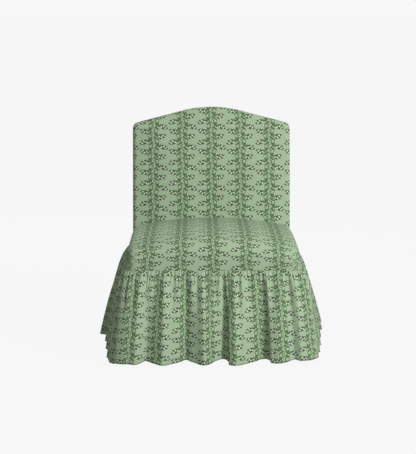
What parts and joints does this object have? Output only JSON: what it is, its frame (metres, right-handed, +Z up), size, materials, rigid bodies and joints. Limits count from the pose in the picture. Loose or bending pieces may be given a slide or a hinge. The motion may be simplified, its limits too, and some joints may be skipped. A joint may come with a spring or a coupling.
{
  "type": "slipper chair",
  "caption": "Armless slipper chair with a camel-arch back, a crowned tight seat and a gathered skirt to the floor, over a hardwood frame.",
  "frame": {"origin": "on the floor under the middle of the chair's bounding box", "axes": "+Z up, -Y towards the front of the seat, +X to the right of a viewer who faces the chair"},
  "size_m": [0.8478, 0.9003, 0.8529],
  "materials": {
    "hardwood": "sawn and planed beech",
    "leg_wood": "stained",
    "zinc_steel": "zinc plated",
    "nickel_steel": "nickel plated",
    "jute": "woven jute",
    "elastic": "ribbed elastic",
    "hessian": "open plain weave",
    "foam": "open-cell foam",
    "wadding": "soft fibre",
    "fibreboard": "pressed board",
    "dust_cloth": "black non-woven",
    "tape": "woven tape",
    "print": "printed cotton linen"
  },
  "bodies": {
    "root": {"front_seat_rail": "hardwood", "rear_seat_rail": "hardwood", "right_seat_rail": "hardwood", "left_seat_rail": "hardwood", "crest_rail": "hardwood", "lower_back_rail": "hardwood", "front_corner_blocks": "hardwood", "rear_corner_blocks": "hardwood", "right_back_upright": "hardwood", "left_back_upright": "hardwood", "front_right_leg": "leg_wood", "front_left_leg": "leg_wood", "leg_bolts": "zinc_steel", "leg_nuts": "zinc_steel", "leg_glides": "nickel_steel", "lengthwise_seat_webbing": "jute", "crosswise_seat_webbing": "jute", "back_webbing": "elastic", "seat_deck_cloth": "hessian", "seat_foam": "foam", "back_foam": "foam", "back_border_padding": "wadding", "back_board": "fibreboard", "dust_cover": "dust_cloth", "skirt_tape": "tape", "seat_cover": "print", "inside_back_cover": "print", "outside_back_cover": "print", "skirt_front": "print", "skirt_right": "print", "skirt_rear": "print", "skirt_left": "print"}
  },
  "joints": []
}
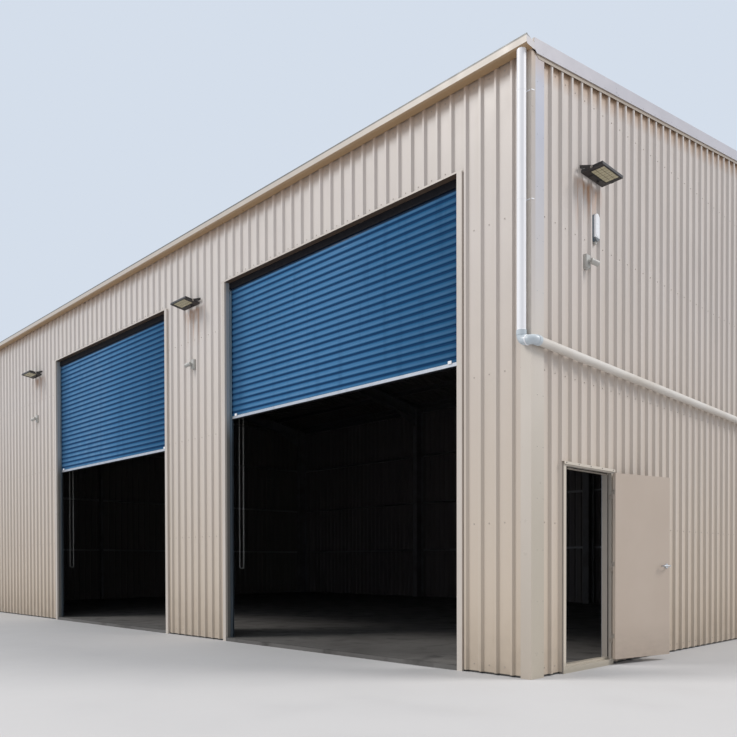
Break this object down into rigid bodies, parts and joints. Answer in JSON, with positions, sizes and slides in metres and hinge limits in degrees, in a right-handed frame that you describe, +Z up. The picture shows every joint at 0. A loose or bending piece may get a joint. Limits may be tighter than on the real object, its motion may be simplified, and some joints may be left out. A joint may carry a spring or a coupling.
{
  "type": "factory building",
  "caption": "Steel portal-frame workshop shed clad in ribbed sheet, with a low gable roof, raised roller shutters in the front wall and a hinged personnel door in the gable.",
  "frame": {"origin": "on the ground at the middle of the footprint", "axes": "+X along the shutter wall towards the gable with the personnel door, +Y from the shutter wall to the rear wall, +Z up"},
  "size_m": [18.3964, 12.4218, 7.1449],
  "materials": {
    "concrete": "trowelled concrete, matt",
    "frame_steel": "shop primer grey",
    "galvanised": "galvanised, dull spangle",
    "wall_sheet": "cream baked enamel on ribbed steel",
    "roof_sheet": "pale grey-green baked enamel",
    "flashing": "cream baked enamel, satin",
    "barge": "pale baked enamel, satin",
    "shutter_steel": "blue baked enamel, satin",
    "guide_steel": "blue-grey, satin",
    "aluminium_bar": "mill finish",
    "chain_steel": "zinc plated",
    "pipe_white": "white pipe plastic",
    "pipe_grey": "pale grey pipe plastic",
    "pipe_painted": "pipe painted to match the wall",
    "door_frame_paint": "gloss cream paint",
    "door_paint": "satin cream paint",
    "hinge_steel": "dark steel",
    "lever_metal": "satin chrome",
    "lamp_black": "black powder coat",
    "lamp_lens": "pale diode panel behind clear cover",
    "sensor_plastic": "light grey plastic",
    "lamp_white": "white moulded plastic"
  },
  "bodies": {
    "building": {"floor_slab": "concrete", "columns": "frame_steel", "front_rafters": "frame_steel", "rear_rafters": "frame_steel", "end_wall_posts": "frame_steel", "roof_purlins": "galvanised", "eave_struts": "galvanised", "side_girts": "galvanised", "end_girts": "galvanised", "shutter_frames": "frame_steel", "door_posts": "galvanised", "corner_pier_cladding": "wall_sheet", "middle_pier_cladding": "wall_sheet", "left_bay_cladding": "wall_sheet", "header_cladding": "wall_sheet", "right_corner_cladding": "wall_sheet", "door_head_cladding": "wall_sheet", "right_wall_cladding": "wall_sheet", "left_wall_cladding": "wall_sheet", "rear_wall_cladding": "wall_sheet", "front_roof": "roof_sheet", "rear_roof": "roof_sheet", "ridge_cap": "roof_sheet", "front_gutter": "flashing", "rear_gutter": "flashing", "right_barge_cap": "barge", "left_barge_cap": "barge", "corner_flashings": "flashing", "shutter_trims": "flashing", "shutter_curtains": "shutter_steel", "shutter_rolls": "shutter_steel", "shutter_guides": "guide_steel", "shutter_brackets": "guide_steel", "bottom_bars": "aluminium_bar", "hand_chains": "chain_steel", "downpipes": "pipe_white", "pipe_elbows": "pipe_grey", "gable_pipe": "pipe_painted", "pipe_brackets": "pipe_white", "door_frame": "door_frame_paint", "frame_hinges": "hinge_steel", "floodlight_heads": "lamp_black", "floodlight_brackets": "lamp_black", "floodlight_lenses": "lamp_lens", "wall_sensors": "sensor_plastic", "wall_lamp": "lamp_white"},
    "door": {"door_leaf": "door_paint", "leaf_hinges": "hinge_steel", "door_roses": "lever_metal"},
    "lever": {"door_lever": "lever_metal"}
  },
  "joints": [
    {"name": "door_swing", "type": "hinge", "parent": "building", "child": "door", "pos_m": [9.053, -4.4935, 1], "axis": [0, 0, 1], "range_deg": [-167, 9]},
    {"name": "lever_turn", "type": "hinge", "parent": "door", "child": "lever", "pos_m": [9.27333, -3.65918, 1.085], "axis": [0.9744, -0.225, 0], "range_deg": [0, 50], "stiffness_Nm_per_rad": 3, "springref_deg": -17.19}
  ]
}
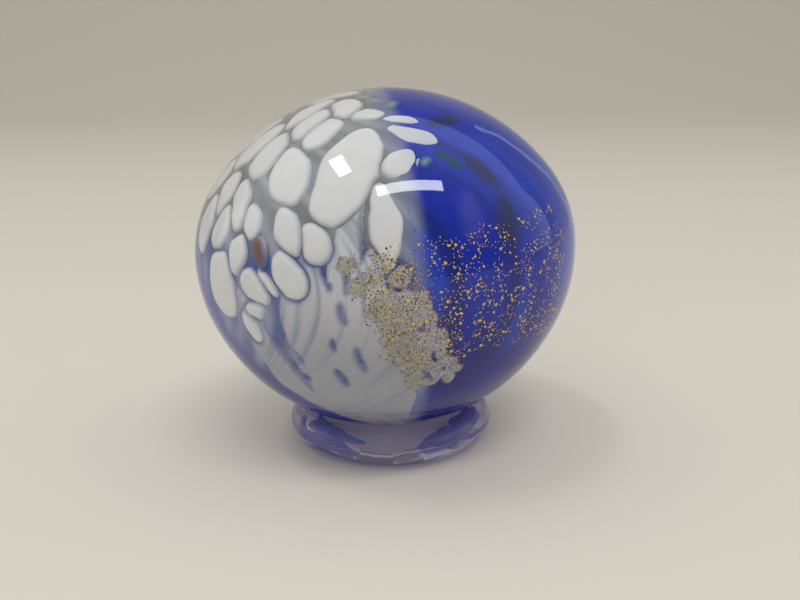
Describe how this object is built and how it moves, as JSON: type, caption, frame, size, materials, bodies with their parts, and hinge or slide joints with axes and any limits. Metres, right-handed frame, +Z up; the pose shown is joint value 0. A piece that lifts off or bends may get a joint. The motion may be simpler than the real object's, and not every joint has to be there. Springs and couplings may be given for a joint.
{
  "type": "glass paperweight",
  "caption": "Footed solid glass paperweight: clear-cased round body with opal chips, cobalt overlay, gold and silver leaf, on an applied clear foot ring.",
  "frame": {"origin": "on the resting plane, under the middle of the overall box: the globe stands centred over it and the foot ring is set 0.75 mm towards +X", "axes": "+X to the right as the front is looked at, +Y towards the back, +Z up and square to the ground underside of the foot ring"},
  "size_m": [0.08, 0.08, 0.0752],
  "materials": {
    "clear_glass": "fire polished",
    "foot_glass": "fire polished",
    "cobalt_glass": "gloss",
    "opal_glass": "gloss",
    "green_glass": "gloss",
    "brown_glass": "gloss",
    "teal_glass": "gloss",
    "violet_glass": "gloss",
    "slate_glass": "gloss",
    "pale_blue_glass": "gloss",
    "gold_leaf": "polished",
    "silver_leaf": "satin"
  },
  "bodies": {
    "root": {"clear_casing": "clear_glass", "core_gather": "clear_glass", "clear_matrix": "clear_glass", "cobalt_overlay": "cobalt_glass", "opal_skirt": "opal_glass", "crown_chips": "opal_glass", "shoulder_chips": "opal_glass", "flank_chips": "opal_glass", "back_chips": "opal_glass", "seam_chips": "opal_glass", "green_chips": "green_glass", "brown_chip": "brown_glass", "teal_chip": "teal_glass", "violet_wisps": "violet_glass", "slate_wisps": "slate_glass", "pale_trail": "pale_blue_glass", "gold_leaf": "gold_leaf", "silver_leaf": "silver_leaf", "foot_ring": "foot_glass", "foot_streaks": "cobalt_glass"}
  },
  "joints": []
}
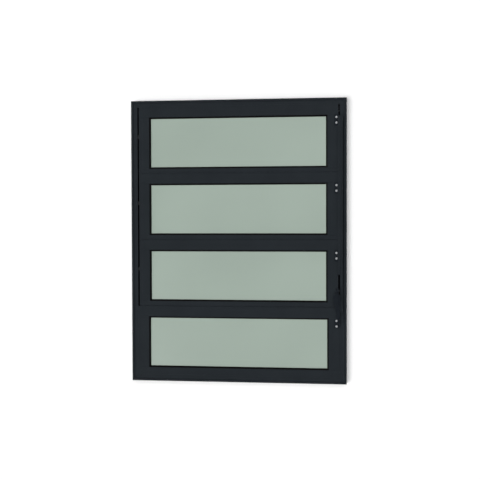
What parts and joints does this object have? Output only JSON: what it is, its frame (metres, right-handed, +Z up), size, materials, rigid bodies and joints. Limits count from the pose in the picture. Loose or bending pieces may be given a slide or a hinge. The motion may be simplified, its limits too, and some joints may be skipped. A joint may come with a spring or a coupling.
{
  "type": "pivot window",
  "caption": "Black aluminium pivot window: glazed leaves on horizontal pivots, linked by a bar to one hand lever, over a fixed glazed light.",
  "frame": {"origin": "middle of the sill's flat underside, half way through the frame's depth", "axes": "+X to the right seen from the room, towards the lever; +Y out of the room; +Z up"},
  "size_m": [0.613, 0.0547, 0.8],
  "materials": {
    "coated_aluminium": "matte charcoal black powder coat on extruded profiles",
    "coated_lever": "satin black coat on cast and pressed fittings",
    "tinted_glass": "pale grey-green reflective float glass, 4 mm",
    "black_rubber": "black glazing rubber",
    "rivet_steel": "blackened steel rivets and pins",
    "black_nylon": "black moulded nylon",
    "brush_pile": "black fibre brush seal",
    "screw_steel": "bright zinc-plated pan-head screws"
  },
  "bodies": {
    "root": {"fixed_bottom_rail": "coated_aluminium", "fixed_gasket": "black_rubber", "fixed_glass": "tinted_glass", "fixed_stile_left": "coated_aluminium", "fixed_stile_right": "coated_aluminium", "frame_head": "coated_aluminium", "frame_jamb_left": "coated_aluminium", "frame_jamb_right": "coated_aluminium", "frame_sill": "coated_aluminium", "jamb_brush_left": "brush_pile", "jamb_brush_right": "brush_pile", "leaf_1_bottom_rail": "coated_aluminium", "leaf_1_gasket": "black_rubber", "leaf_1_glass": "tinted_glass", "leaf_1_link_bracket": "coated_lever", "leaf_1_pivots": "rivet_steel", "leaf_1_stile_left": "coated_aluminium", "leaf_1_stile_right": "coated_aluminium", "leaf_1_top_rail": "coated_aluminium", "leaf_2_bottom_rail": "coated_aluminium", "leaf_2_gasket": "black_rubber", "leaf_2_glass": "tinted_glass", "leaf_2_link_bracket": "coated_lever", "leaf_2_pivots": "rivet_steel", "leaf_2_stile_left": "coated_aluminium", "leaf_2_stile_right": "coated_aluminium", "leaf_2_top_rail": "coated_aluminium", "leaf_3_bottom_rail": "coated_aluminium", "leaf_3_gasket": "black_rubber", "leaf_3_glass": "tinted_glass", "leaf_3_link_bracket": "coated_lever", "leaf_3_pivots": "rivet_steel", "leaf_3_stile_left": "coated_aluminium", "leaf_3_stile_right": "coated_aluminium", "leaf_3_top_rail": "coated_aluminium", "lever": "coated_lever", "lever_base": "coated_lever", "lever_pin": "rivet_steel", "link_bar": "coated_aluminium", "link_pins": "rivet_steel", "pivot_bushes": "black_nylon", "transom": "coated_aluminium"}
  },
  "joints": []
}
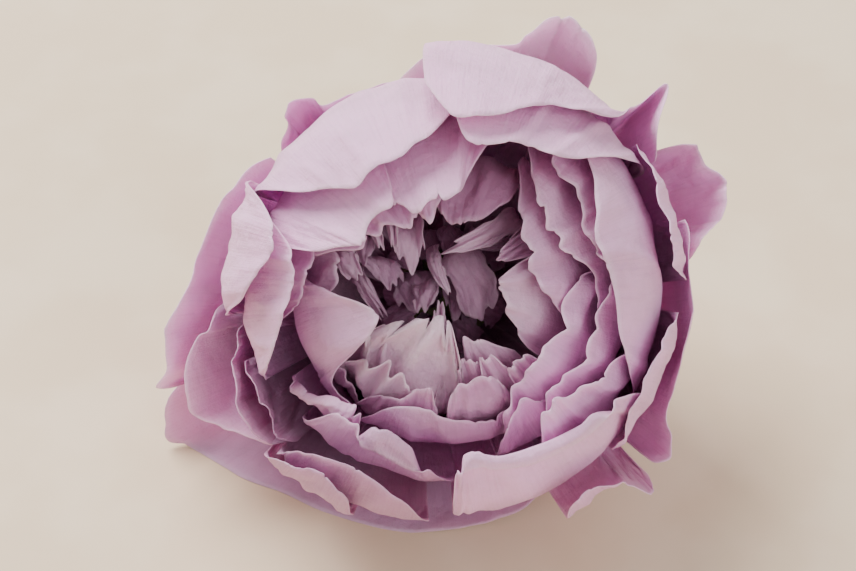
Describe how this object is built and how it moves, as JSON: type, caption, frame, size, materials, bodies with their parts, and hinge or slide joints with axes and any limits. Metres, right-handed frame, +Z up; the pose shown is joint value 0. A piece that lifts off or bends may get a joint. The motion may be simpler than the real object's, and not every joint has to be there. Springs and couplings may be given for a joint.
{
  "type": "peony bloom",
  "caption": "Cut head of a full double peony, its cupped lilac petals closing over a ruffled heart, lying tipped back on its lowest petal with a short cut stem behind.",
  "frame": {"origin": "on the surface the bloom lies on, under the middle of the bloom's box", "axes": "+Z up; -Y the side the open bloom looks towards, 45 degrees upwards; +X to the right when looking into the bloom"},
  "size_m": [0.09, 0.075, 0.0762],
  "materials": {
    "petal": "matte, thin and softly translucent",
    "guard_petal": "matte, thin and softly translucent",
    "heart_petal": "matte, crinkled",
    "sepal": "matte, leathery",
    "stem": "matte"
  },
  "bodies": {
    "root": {"boat_petal_front": "petal", "broad_petal_low_right": "petal", "cape_petal_top_left": "petal", "cloak_petal_left": "petal", "collar_petal_top_left": "petal", "crumpled_petal_low_right": "petal", "crumpled_petal_right": "petal", "dark_petal_low_left": "petal", "edge_petal_front_left": "guard_petal", "edge_petal_left": "guard_petal", "frilled_petal_right": "petal", "guard_petal_front": "guard_petal", "guard_petal_front_right": "guard_petal", "guard_petal_left": "guard_petal", "guard_petal_right": "guard_petal", "guard_petal_top": "guard_petal", "hanging_petal_left": "petal", "heart_petal_broad": "heart_petal", "heart_petal_channel": "heart_petal", "heart_petal_crumpled_front": "heart_petal", "heart_petal_curled_low_right": "heart_petal", "heart_petal_flap_left": "heart_petal", "heart_petal_frilled_low_left": "heart_petal", "heart_petal_lobe_left": "heart_petal", "heart_petal_lobe_middle": "heart_petal", "heart_petal_low_front": "heart_petal", "heart_petal_narrow": "heart_petal", "heart_petal_narrow_low_right": "heart_petal", "heart_petal_notched_top_right": "heart_petal", "heart_petal_rounded_front": "heart_petal", "heart_petal_scroll_front": "heart_petal", "heart_petal_shaded_left": "heart_petal", "heart_petal_shaded_top": "heart_petal", "heart_petal_small_right": "heart_petal", "heart_petal_spoon_right": "heart_petal", "heart_petal_strap": "heart_petal", "hooded_petal_top": "petal", "horned_petal_top_right": "petal", "inner_petal_front": "petal", "inner_petal_left": "petal", "inner_petal_right": "petal", "inner_petal_top": "petal", "lipped_petal_front_left": "petal", "long_petal_right": "petal", "low_petal_front_left": "petal", "low_petal_front_right": "petal", "low_petal_left": "petal", "pocket_petal_low_left": "petal", "receptacle_and_stem": "stem", "saddle_petal_top_right": "petal", "sepal_1": "sepal", "sepal_2": "sepal", "sepal_3": "sepal", "sepal_4": "sepal", "shaded_petal_left": "petal", "smooth_petal_right": "petal", "strip_petal_low_right": "petal", "strip_petal_right": "petal", "tongue_petal_top_left": "petal", "wavy_petal_right": "petal"}
  },
  "joints": []
}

- - - -

PROBLEM TO SOLVE – Find the string "from" in the listing and return every line that holds it.

OUTPUT FOR THIS EXERCISE –
What parts and joints does this object have? Output only JSON: what it is, its frame (metres, right-handed, +Z up), size, materials, rigid bodies and joints. Limits count from the pose in the picture. Loose or bending pieces may be given a slide or a hinge. The motion may be simplified, its limits too, and some joints may be skipped. A joint may come with a spring or a coupling.
  "frame": {"origin": "on the ground at the middle of the footprint", "axes": "+X along the shutter wall towards the gable with the personnel door, +Y from the shutter wall to the rear wall, +Z up"},
What parts and joints does this object have? Output only JSON: what it is, its frame (metres, right-handed, +Z up), size, materials, rigid bodies and joints. Limits count from the pose in the picture. Loose or bending pieces may be given a slide or a hinge. The motion may be simplified, its limits too, and some joints may be skipped. A joint may come with a spring or a coupling.
  "frame": {"origin": "middle of the sill's flat underside, half way through the frame's depth", "axes": "+X to the right seen from the room, towards the lever; +Y out of the room; +Z up"},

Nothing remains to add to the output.